O professor da UENF teme que a descentralização dos processos de licenciamento e fiscalização sem que sejam estabelecidas obrigações para os entes federativos, a proteção ambiental ficará totalmente negligenciada, causando problemas de ordem sanitária e o total desequilíbrio ecológico. “Não estamos mais no século 18, quando as atividades de mineração eram realizadas sem o menor cuidado com a proteção do ambiente e com as populações que vivem no entorno das jazidas exploradas. Hoje há suficiente conhecimento acumulado para demonstrar que esta é uma das atividades que geram os maiores passivos ambientais e sociais. Por isso, há que se pensar em um modelo de desenvolvimento econômico que gere maior harmonia entre economia e o bem-estar da população, e não um que nos coloque de volta no século 18”.

Quanto à responsabilização dos governos petistas por Salles, Pedlowski entende que o ministro Ricardo Salles, de maneira conveniente, parece ter esquecido que o PSDB teve mais tempo de mandato em Minas Gerais do que o PT. E que ele próprio ocupou cargo de secretário estadual do Meio Ambiente no governo tucano de Geraldo Alckmin (PSDB). E lembra que por causa da sua atuação em prol das mineradores enquanto ocupava o cargo de secretário estadual do Meio Ambiente de São Paulo, Ricardo Salles foi condenado por improbidade administrativa – motivo pelo qual ele nem deveria estar ocupando o cargo caso os critérios aplicados ao governo de Dilma Rousseff tivessem sido mantidos.

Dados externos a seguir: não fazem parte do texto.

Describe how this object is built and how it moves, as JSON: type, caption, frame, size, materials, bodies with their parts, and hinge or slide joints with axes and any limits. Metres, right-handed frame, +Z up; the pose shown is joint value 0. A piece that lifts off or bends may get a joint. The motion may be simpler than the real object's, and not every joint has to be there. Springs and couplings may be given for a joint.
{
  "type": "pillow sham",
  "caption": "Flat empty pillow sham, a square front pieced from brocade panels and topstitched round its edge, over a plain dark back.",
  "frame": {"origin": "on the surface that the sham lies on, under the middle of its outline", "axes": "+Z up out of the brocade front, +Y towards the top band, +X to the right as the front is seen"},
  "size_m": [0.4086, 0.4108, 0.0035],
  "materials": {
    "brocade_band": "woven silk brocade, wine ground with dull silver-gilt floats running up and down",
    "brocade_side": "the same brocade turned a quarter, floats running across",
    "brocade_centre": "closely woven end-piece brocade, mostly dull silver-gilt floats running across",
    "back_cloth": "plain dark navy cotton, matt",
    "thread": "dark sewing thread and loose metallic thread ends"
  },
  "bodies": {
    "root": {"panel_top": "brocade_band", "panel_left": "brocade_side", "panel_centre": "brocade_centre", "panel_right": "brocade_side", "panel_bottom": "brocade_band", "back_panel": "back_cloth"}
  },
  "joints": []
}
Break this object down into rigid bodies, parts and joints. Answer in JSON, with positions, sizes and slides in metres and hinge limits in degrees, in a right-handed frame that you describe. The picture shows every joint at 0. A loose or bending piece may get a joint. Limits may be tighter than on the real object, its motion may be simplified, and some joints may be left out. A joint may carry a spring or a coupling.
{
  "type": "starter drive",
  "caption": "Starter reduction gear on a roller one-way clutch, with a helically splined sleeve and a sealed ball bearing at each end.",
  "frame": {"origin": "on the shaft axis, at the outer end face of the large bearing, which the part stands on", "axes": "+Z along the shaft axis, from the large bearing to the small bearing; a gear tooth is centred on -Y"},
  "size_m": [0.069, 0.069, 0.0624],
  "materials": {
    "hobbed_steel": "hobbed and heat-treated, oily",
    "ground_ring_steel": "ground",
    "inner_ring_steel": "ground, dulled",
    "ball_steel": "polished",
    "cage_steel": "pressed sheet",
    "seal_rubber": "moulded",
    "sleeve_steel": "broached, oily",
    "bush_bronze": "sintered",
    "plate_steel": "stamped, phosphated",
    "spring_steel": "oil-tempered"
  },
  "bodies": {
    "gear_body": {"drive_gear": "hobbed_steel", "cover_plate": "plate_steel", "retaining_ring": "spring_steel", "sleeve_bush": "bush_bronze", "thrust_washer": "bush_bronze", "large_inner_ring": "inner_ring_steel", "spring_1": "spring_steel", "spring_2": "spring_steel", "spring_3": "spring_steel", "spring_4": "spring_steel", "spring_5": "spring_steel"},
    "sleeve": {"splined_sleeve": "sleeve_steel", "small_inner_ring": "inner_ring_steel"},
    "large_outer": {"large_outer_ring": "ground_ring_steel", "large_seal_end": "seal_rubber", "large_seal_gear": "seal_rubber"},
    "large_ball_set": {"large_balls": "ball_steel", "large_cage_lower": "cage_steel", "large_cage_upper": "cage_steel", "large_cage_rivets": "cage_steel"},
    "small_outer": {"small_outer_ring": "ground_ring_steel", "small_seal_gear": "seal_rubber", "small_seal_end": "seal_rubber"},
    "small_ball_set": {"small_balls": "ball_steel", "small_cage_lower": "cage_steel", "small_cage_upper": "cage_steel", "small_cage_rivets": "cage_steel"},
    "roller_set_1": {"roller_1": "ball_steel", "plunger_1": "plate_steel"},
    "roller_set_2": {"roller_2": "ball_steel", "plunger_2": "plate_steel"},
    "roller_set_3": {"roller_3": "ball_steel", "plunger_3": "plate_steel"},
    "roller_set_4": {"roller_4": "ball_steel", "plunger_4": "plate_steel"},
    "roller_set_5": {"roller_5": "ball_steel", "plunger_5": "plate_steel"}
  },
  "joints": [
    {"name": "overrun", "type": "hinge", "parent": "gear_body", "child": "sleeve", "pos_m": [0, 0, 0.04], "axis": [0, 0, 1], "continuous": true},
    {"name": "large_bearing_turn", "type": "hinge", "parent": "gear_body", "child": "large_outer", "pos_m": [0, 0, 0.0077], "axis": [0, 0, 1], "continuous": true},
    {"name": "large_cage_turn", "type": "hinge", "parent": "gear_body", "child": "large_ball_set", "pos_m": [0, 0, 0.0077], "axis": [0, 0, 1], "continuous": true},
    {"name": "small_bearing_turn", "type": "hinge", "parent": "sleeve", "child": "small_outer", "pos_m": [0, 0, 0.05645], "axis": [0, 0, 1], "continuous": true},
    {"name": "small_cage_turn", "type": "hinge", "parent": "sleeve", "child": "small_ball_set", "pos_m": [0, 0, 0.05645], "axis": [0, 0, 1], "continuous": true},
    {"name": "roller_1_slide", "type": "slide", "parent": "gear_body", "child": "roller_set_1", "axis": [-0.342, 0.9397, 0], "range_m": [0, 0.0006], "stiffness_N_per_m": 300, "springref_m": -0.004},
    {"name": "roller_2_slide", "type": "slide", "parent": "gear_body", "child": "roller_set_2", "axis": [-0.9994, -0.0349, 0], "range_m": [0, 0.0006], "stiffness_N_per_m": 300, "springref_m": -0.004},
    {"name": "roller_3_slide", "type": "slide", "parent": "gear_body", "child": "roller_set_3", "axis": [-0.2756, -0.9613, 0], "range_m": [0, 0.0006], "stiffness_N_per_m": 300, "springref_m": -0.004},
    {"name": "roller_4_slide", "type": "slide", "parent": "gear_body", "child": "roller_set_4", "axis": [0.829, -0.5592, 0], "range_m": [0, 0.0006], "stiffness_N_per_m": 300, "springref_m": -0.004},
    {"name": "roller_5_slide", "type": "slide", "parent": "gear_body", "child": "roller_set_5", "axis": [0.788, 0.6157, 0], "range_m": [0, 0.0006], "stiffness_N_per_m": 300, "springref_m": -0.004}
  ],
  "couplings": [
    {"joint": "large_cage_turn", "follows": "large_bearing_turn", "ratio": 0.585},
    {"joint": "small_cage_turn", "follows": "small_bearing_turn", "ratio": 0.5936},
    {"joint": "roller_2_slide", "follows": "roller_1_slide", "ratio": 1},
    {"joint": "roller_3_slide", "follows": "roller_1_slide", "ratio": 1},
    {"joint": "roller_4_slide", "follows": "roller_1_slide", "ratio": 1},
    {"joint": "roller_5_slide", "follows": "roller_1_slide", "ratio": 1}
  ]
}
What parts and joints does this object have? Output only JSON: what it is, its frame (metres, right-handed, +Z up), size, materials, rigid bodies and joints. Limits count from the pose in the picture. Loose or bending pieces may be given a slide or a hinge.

Para ele, o ex-governador Fernando Pimentel (PT) desperdiçou uma “excelente oportunidade” de começar a reconstruir o sistema estadual de proteção ambiental, literalmente desmontado por uma sequência de governos do PSDB.

“Em vez de se dedicar ao estabelecimento de formas social e ambientalmente menos destrutivas para as atividades de mineração, avançou ainda mais no enfraquecimento e na precarização dos mecanismos de comando e controle, que seriam fundamentais para superar o status quo estabelecido pelos governos tucanos. Além disso, em especial no caso de Mariana, o que se viu foi um alinhamento inaceitável com as mineradoras, sendo que a primeira entrevista concedida por Fernando Pimentel foi exatamente na sede da Samarco”.

Há crítica também ao que chama de “ação inexplicável” da então presidenta Dilma Rousseff, de receber no Palácio do Planalto os dirigentes da Samarco, Vale e BHP, envolvidas no caso de Mariana. “Foi um dos episódios mais constrangedores de que tenho memória em relação à submissão de autoridades constituídas aos interesses das corporações que vivem da exploração de minério no Brasil”.